## [What is needed]
Pull out of the data below the stretch of lines bounded by the one containing "What OpenSCAD source" and the one containing "foot_inset = 26; // [5:1:50]", both bounds included, unchanged.
— start —
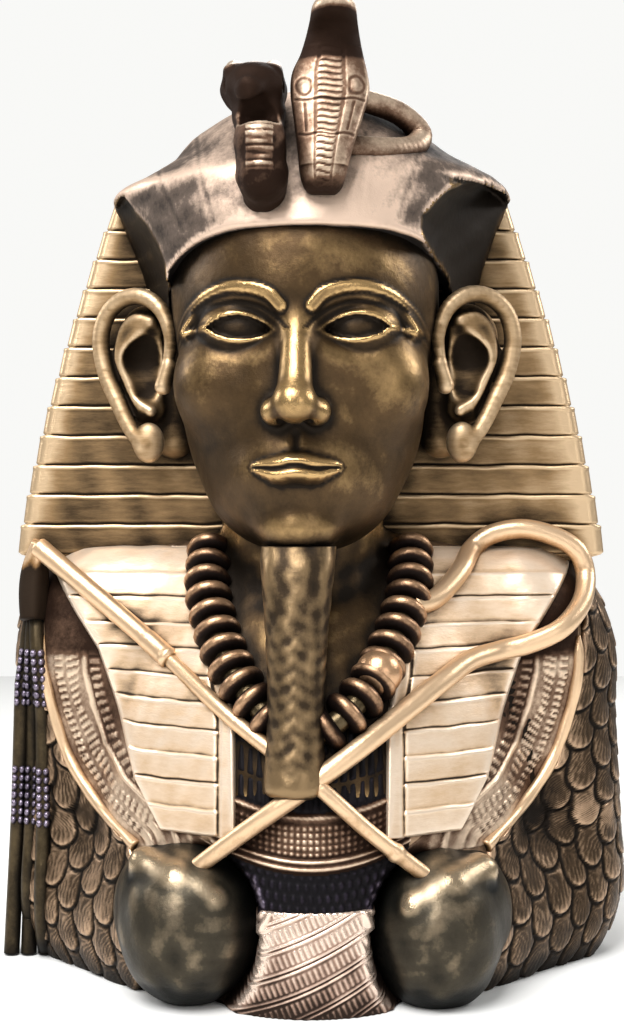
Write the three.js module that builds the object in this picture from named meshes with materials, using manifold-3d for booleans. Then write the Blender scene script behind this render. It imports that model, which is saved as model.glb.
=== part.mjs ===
// A bust of an Egyptian king, cast in one piece and cut flat below the folded hands.
// Millimetres, +Z up, the face looks along -Y, and the figure stands on its flat underside.
import * as THREE from "three";
import { mergeVertices } from "three/addons/utils/BufferGeometryUtils.js";
import Module from "manifold-3d";

const wasm = await Module();
wasm.setup();

// The overall height, from the underside to the top of the cobra's head. The sculptor's grid counts
// 504 squares in it, and every place on the figure below is given in squares.
const HEIGHT = 504;
const SQUARE = HEIGHT / 504;

// Sizes of the regalia and the relief, each free of the height.
const STRIPE_DEPTH = 2;
const LAPPET_THICKNESS = 5;
const CROOK_DIAMETER = 11;
const ROD_DIAMETER = 9;
const CAP_DIAMETER = 14;
const STRAND_DIAMETER = 9;
const STRAND_BEAD = 2;
const BEAD_DIAMETER = 25;
const BEAD_THICKNESS = 11;
const HEM_DIAMETER = 7;
const FEATHER_RELIEF = 2.4;
const LID_WIDTH = 4;

const sq = (squares) => squares * SQUARE;
const at = (x, y, z) => new THREE.Vector3(sq(x), sq(y), sq(z));

// The facial canon, in squares: from the chin it is one third to the base of the nose, two to the brow
// and three to the hairline, the eye line lies a quarter third below the brow, and the face is five
// eyes wide.
const CHIN = 224;
const THIRD = 65;
const EYE_WIDTH = 30;
const NOSE_BASE = CHIN + THIRD;
const BROW = CHIN + 2 * THIRD;
const EYE_LINE = BROW - THIRD / 4;
const MOUTH = NOSE_BASE - THIRD / 3;
const HEAD_PLACE = at(-2, 0, 0);
const HEAD_TURN = THREE.MathUtils.degToRad(-3);

// Signed distances, which a form is blended from. Negative is inside.
function ellipsoid(centre, radii) {
  const least = Math.min(radii.x, radii.y, radii.z);
  const scaled = new THREE.Vector3();
  return (p) => {
    scaled.copy(p).sub(centre).divide(radii);
    const reach = scaled.length();
    const slope = scaled.divide(radii).length();
    return slope < 1e-9 ? -least : (reach * (reach - 1)) / slope;
  };
}

function bone(start, startRadius, end, endRadius) {
  const along = end.clone().sub(start);
  const lengthSq = along.lengthSq();
  const from = new THREE.Vector3();
  return (p) => {
    from.copy(p).sub(start);
    const share = THREE.MathUtils.clamp(from.dot(along) / lengthSq, 0, 1);
    const radius = startRadius + (endRadius - startRadius) * share;
    return from.addScaledVector(along, -share).length() - radius;
  };
}

function blend(softness, ...forms) {
  return (p) => {
    let nearest = forms[0](p);
    for (const form of forms.slice(1)) {
      const next = form(p);
      const overlap = Math.max(softness - Math.abs(nearest - next), 0) / softness;
      nearest = Math.min(nearest, next) - (overlap * overlap * softness) / 4;
    }
    return nearest;
  };
}

function carve(softness, form, ...tools) {
  return (p) => {
    let depth = form(p);
    for (const tool of tools) {
      const cut = -tool(p);
      const overlap = Math.max(softness - Math.abs(depth - cut), 0) / softness;
      depth = Math.max(depth, cut) + (overlap * overlap * softness) / 4;
    }
    return depth;
  };
}

const bothSides = (make) => [make(-1), make(1)];

// The point of a form's surface that a ray from inside it leaves by, found from far outside.
function meet(form, place, direction, far) {
  const point = new THREE.Vector3();
  const step = sq(2);
  let outside = far;
  while (outside > 0 && form(point.copy(place).addScaledVector(direction, outside)) > 0) outside -= step;
  let inside = Math.max(outside, 0);
  outside = inside + step;
  for (let halving = 0; halving < 12; halving++) {
    const middle = (inside + outside) / 2;
    if (form(point.copy(place).addScaledVector(direction, middle)) > 0) outside = middle;
    else inside = middle;
  }
  return place.clone().addScaledVector(direction, inside);
}

const REACH = sq(260);
const FORWARD = new THREE.Vector3(0, -1, 0);
const front = (form, x, z) => meet(form, at(x, 20, z), FORWARD, REACH);
const heading = (turn) => new THREE.Vector3(Math.sin(turn), -Math.cos(turn), 0);

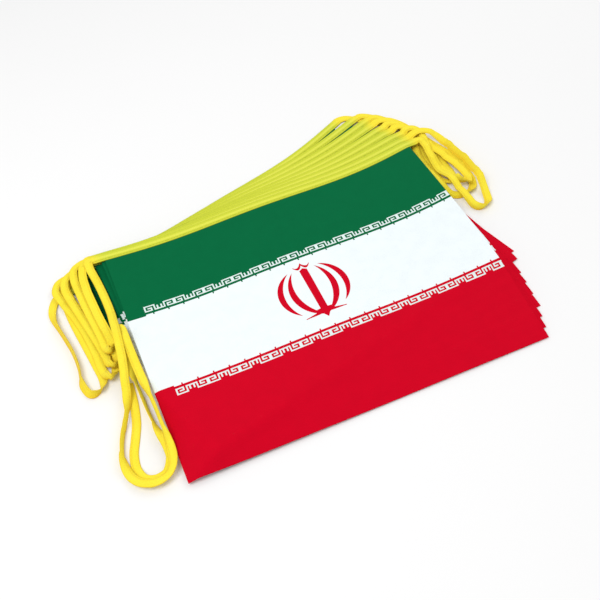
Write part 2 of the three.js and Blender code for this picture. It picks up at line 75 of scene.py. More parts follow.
# The tape's free lengths as seen from above, from the end of one flag's tape to the next flag's or to a
# loose end. Each is laid down after the flag in `after` and passes the places in `via`. `tips` are those
# where it doubles back, `stand` is the most, in degrees, that it rolls up onto its edge in its bends, and
# each row of `on_edge` is a first place, a last one, and how far it is rolled up between them.
# fmt: off
RUNS = [
    dict(start=1, end=None, side="right", after=1, tips=[], stand=25, on_edge=[],
         via=[(250, 284.5), (258, 279), (266, 272), (275, 265), (285, 256), (294, 243), (301, 228),
              (307, 212), (313, 196), (315, 180), (313, 165)]),
    dict(start=1, end=2, side="left", after=2, tips=[8], stand=85, on_edge=[(1, 6, 70)],
         via=[(-49, 196), (-53, 187), (-53, 174), (-50, 158), (-47, 142), (-46, 126), (-47, 108),
              (-43, 98.5), (-36, 98.5), (-32.5, 106), (-34, 124), (-37, 146), (-40, 168), (-41.5, 186),
              (-41.5, 198), (-38, 206)]),
    dict(start=2, end=3, side="right", after=3, tips=[9], stand=30, on_edge=[],
         via=[(264, 279.5), (271, 275), (278, 267), (286, 257), (293, 245), (298, 232), (301, 215),
              (302, 186), (301, 175), (295.5, 168.5), (290, 175), (290, 190), (291, 204), (292, 220),
              (291, 238), (287, 252), (281, 263), (274, 270.5)]),
    dict(start=3, end=4, side="left", after=4, tips=[8], stand=80, on_edge=[],
         via=[(-33, 213.5), (-42, 211), (-46, 203), (-43, 190), (-38, 173), (-34, 155), (-31.5, 135),
              (-30, 113), (-25.5, 103), (-21, 113), (-21, 130), (-25, 147), (-30, 165), (-35, 183),
              (-37.5, 200), (-34.5, 211)]),
    dict(start=4, end=5, side="right", after=5, tips=[9], stand=60, on_edge=[],
         via=[(274, 262), (282, 259), (289, 250), (294, 238), (299, 222), (305, 203), (311, 182),
              (313, 168), (310, 155), (300, 148.5), (290, 153), (286, 168), (285.5, 190), (286.5, 210),
              (290, 226), (291.5, 239), (287.5, 249), (280, 253.7)]),
    dict(start=5, end=6, side="left", after=6, tips=[8], stand=80, on_edge=[],
         via=[(-29, 213.7), (-36, 208), (-38, 198), (-35, 180), (-31, 160), (-27.5, 142), (-25, 126),
              (-24.5, 117), (-21, 112), (-17.5, 117), (-18, 132), (-22, 150), (-26, 175), (-28, 195),
              (-28.5, 206), (-26, 213)]),
    dict(start=6, end=7, side="right", after=7, tips=[8], stand=80, on_edge=[],
         via=[(284, 244.5), (291, 239), (296, 227), (300, 210), (306, 192), (310, 175), (309.5, 163),
              (305, 156), (301, 163), (297, 182), (294.5, 200), (297, 217), (298, 228), (294.5, 235.5),
              (289, 236.8)]),
    dict(start=7, end=8, side="left", after=8, tips=[8], stand=80, on_edge=[],
         via=[(-19, 218), (-26, 214), (-28.5, 204), (-28, 188), (-26.5, 170), (-24.5, 153), (-23, 138),
              (-22.3, 128), (-19.6, 122.5), (-17, 127), (-17.6, 140), (-19.5, 155), (-21, 172), (-22, 190),
              (-21, 203), (-18, 212.5)]),
    dict(start=8, end=9, side="right", after=9, tips=[10], stand=80, on_edge=[(3, 7, 45)],
         via=[(291, 227), (299, 226.5), (305, 222), (311, 212), (315, 199), (317, 186), (317.5, 171),
              (316.5, 157), (315, 144), (312, 133.5), (304.5, 128.5), (298.5, 133), (296.5, 142),
              (295, 157), (293, 176), (292.5, 195), (294, 210), (293, 216.5)]),
    dict(start=9, end=None, side="left", after=9, tips=[16, 27, 38], stand=30,
         on_edge=[(8, 12, 80), (19, 22, 70), (31, 34, 75)],
         via=[(-13, 214), (-14, 206), (-12, 190), (-10.6, 170), (-10.4, 150), (-11, 130), (-13.2, 112),
              (-17, 95), (-20.5, 80), (-24.5, 68), (-30, 58), (-34, 47), (-36, 35), (-35, 24.5),
              (-30, 16.5), (-22, 12), (-13.5, 12), (-7, 16), (-3.6, 24), (-2.8, 36), (-3.2, 50),
              (-3.6, 65), (-4.5, 80), (-5.6, 100), (-6, 118), (-6.2, 131), (-7, 137.5), (-8.8, 139.5),
              (-10.6, 137.5), (-11.2, 131), (-11.2, 118), (-10.8, 102), (-9.6, 84), (-8.9, 66), (-7, 48),
              (-5, 34), (-5.5, 24), (-11, 16.5), (-19, 14.5), (-26, 18), (-29.5, 27), (-28.5, 39),
              (-24, 51), (-20, 62), (-17.5, 75), (-16.4, 86), (-16, 96)]),
]
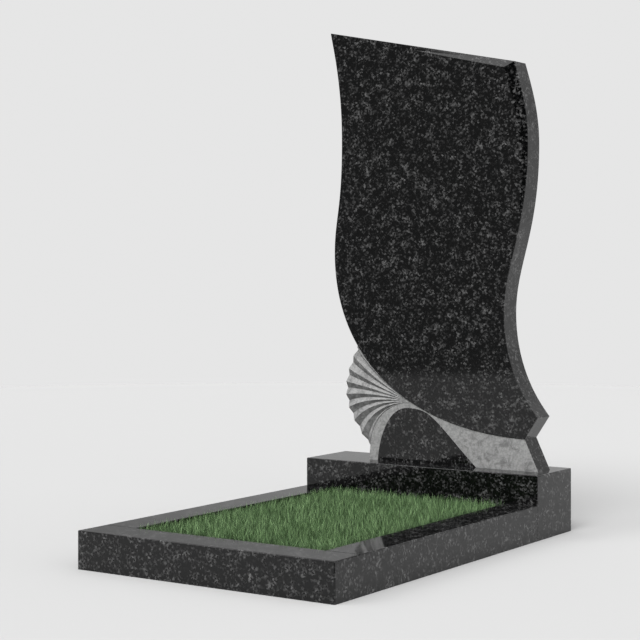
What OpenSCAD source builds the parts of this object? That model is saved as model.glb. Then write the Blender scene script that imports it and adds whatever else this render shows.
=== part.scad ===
// Headstone on a plinth, with a planting kerb in front of it.
//
// The upright slab is one carved stone: a polished face with flowing sides, and under the face
// a scallop-shell fan, a matt band and fin, and a polished arch-shaped boss. The slab rests on a
// plinth, and three kerb bars and the plinth close in a bed of turf.
// X runs across the stone, Y runs from front to back and Z is up. The origin is at the centre of
// the whole footprint, on the ground.

/* [Plinth] */
// Width of the plinth and of the kerb, from side to side
plinth_w = 600; // [450:10:900]
// Depth of the plinth, from front to back
plinth_d = 168; // [130:1:300]
// Height of the plinth above the ground
plinth_h = 140; // [100:5:250]

/* [Kerb] */
// Length of the kerb in front of the plinth
kerb_l = 790; // [500:10:1800]
// Height of the kerb above the ground
kerb_h = 76; // [50:1:95]
// Thickness of the two side bars
kerb_side_t = 76; // [50:1:120]
// Thickness of the front bar
kerb_front_t = 84; // [50:1:120]
// Eased arris on the top edges of the kerb and the plinth
arris = 2; // [1:0.5:5]

/* [Turf] */
// Height of the soil above the ground
turf_h = 48; // [20:1:60]
// Gap between the soil and the stone around it
turf_gap = 0.3; // [0.1:0.1:5]

/* [Slab] */
// Height of the slab's upper left corner above the plinth
slab_h = 1000; // [700:10:1300]
// Width of the slab, from its upper left corner to the end of its foot
slab_w = 542; // [400:1:650]
// Thickness of the slab
slab_t = 60; // [40:1:90]
// Distance from the front of the plinth to the front of the slab
slab_setback = 54; // [10:1:70]
// Distance from the right end of the plinth to the slab's foot
foot_inset = 26; // [5:1:50]

/* [Carving] */
// Depth of the matt ground around the boss, below the polished face
ground_depth = 1.5; // [1:0.5:8]
// Number of whole ribs in the shell. A half rib more rises to the band.
rib_count = 7; // [5:1:12]
// Depth of the grooves between the ribs, at the rim of the shell
rib_depth = 8; // [4:1:20]
// How far the shell's rim is notched between two ribs
rim_notch = 1.5; // [0.5:0.5:10]
// How far the shell's rim swells out beyond its chord
rim_swell = 50; // [20:1:60]
// Share of the fan, next to the face, that the plain strip and its groove take
plain_strip = 0.04; // [0.02:0.005:0.1]
// Width of the top bevel where it meets the side bevel
top_bevel_w = 17; // [8:1:25]
// Width of the side bevel where it meets the top bevel
side_bevel_w = 28; // [12:1:40]
// Depth of both bevels at the corner where they meet
bevel_depth = 6.5; // [3:0.5:12]

/* [Hidden] */

total_d = kerb_l + plinth_d;
front_y = -total_d / 2;
plinth_y = front_y + kerb_l;
bed_w = plinth_w - 2 * kerb_side_t;
bed_l = kerb_l - kerb_front_t;

// The outline is drawn at 542 by 1000 and stretched to the slab's width and height. Its x = 0 is
// a line 268 right of the upper left corner, and its z = 0 is the slab's underside.
drawn_w = 542;
drawn_h = 1000;
drawn_foot_x = 274;
function at(x, z) = [x * slab_w / drawn_w, z * slab_h / drawn_h];

// Cubic curves: a point at t, points along one, and the part of one between two values of t.
function bez(c, t) = blossom(c, t, t, t);
function mix(a, b, t) = a + (b - a) * t;
function blossom(c, u, v, w) =
    let (p = [for (i = [0:2]) mix(c[i], c[i + 1], u)])
    let (q = [for (i = [0:1]) mix(p[i], p[i + 1], v)])
    mix(q[0], q[1], w);
function along(c, a, b, n) = [for (i = [0:n - 1]) bez(c, mix(a, b, i / n))];
function part_of(c, a, b) =
    [blossom(c, a, a, a), blossom(c, a, a, b), blossom(c, a, b, b), blossom(c, b, b, b)];

// The sides of the slab and the lower edge of its polished face.
left_upper = [at(-268, 1000), at(-266, 980), at(-239, 894), at(-237, 760)];
left_lower = [at(-237, 760), at(-235, 585), at(-257, 566), at(-257, 480)];
face_foot = [at(-257, 480), at(-257, 234), at(-58, 76), at(241, 70)];
right_upper = [at(214, 902), at(232, 842), at(248, 790), at(248, 720)];
right_middle = [at(248, 720), at(248, 522), at(191, 455), at(191, 346)];
right_lower = [at(191, 346), at(191, 206), at(264, 131), at(273, 118)];
foot_end = at(drawn_foot_x, 0);

// Where the shell starts on the face's lower edge, and the pivot that its ribs spring from.
shell_start = 0.335;
pivot_place = 0.625;
pivot = bez(face_foot, pivot_place);
// The band's outer edge, from the slab's underside up to the pivot, and where the shell ends.
band_edge = [at(-160, 0), at(-160, 87), at(-121, 130), pivot];
shell_end = 0.11;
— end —
## [Task output]
What OpenSCAD source builds the parts of this object? That model is saved as model.glb. Then write the Blender scene script that imports it and adds whatever else this render shows.
=== part.scad ===
// Headstone on a plinth, with a planting kerb in front of it.
//
// The upright slab is one carved stone: a polished face with flowing sides, and under the face
// a scallop-shell fan, a matt band and fin, and a polished arch-shaped boss. The slab rests on a
// plinth, and three kerb bars and the plinth close in a bed of turf.
// X runs across the stone, Y runs from front to back and Z is up. The origin is at the centre of
// the whole footprint, on the ground.

/* [Plinth] */
// Width of the plinth and of the kerb, from side to side
plinth_w = 600; // [450:10:900]
// Depth of the plinth, from front to back
plinth_d = 168; // [130:1:300]
// Height of the plinth above the ground
plinth_h = 140; // [100:5:250]

/* [Kerb] */
// Length of the kerb in front of the plinth
kerb_l = 790; // [500:10:1800]
// Height of the kerb above the ground
kerb_h = 76; // [50:1:95]
// Thickness of the two side bars
kerb_side_t = 76; // [50:1:120]
// Thickness of the front bar
kerb_front_t = 84; // [50:1:120]
// Eased arris on the top edges of the kerb and the plinth
arris = 2; // [1:0.5:5]

/* [Turf] */
// Height of the soil above the ground
turf_h = 48; // [20:1:60]
// Gap between the soil and the stone around it
turf_gap = 0.3; // [0.1:0.1:5]

/* [Slab] */
// Height of the slab's upper left corner above the plinth
slab_h = 1000; // [700:10:1300]
// Width of the slab, from its upper left corner to the end of its foot
slab_w = 542; // [400:1:650]
// Thickness of the slab
slab_t = 60; // [40:1:90]
// Distance from the front of the plinth to the front of the slab
slab_setback = 54; // [10:1:70]
// Distance from the right end of the plinth to the slab's foot
foot_inset = 26; // [5:1:50]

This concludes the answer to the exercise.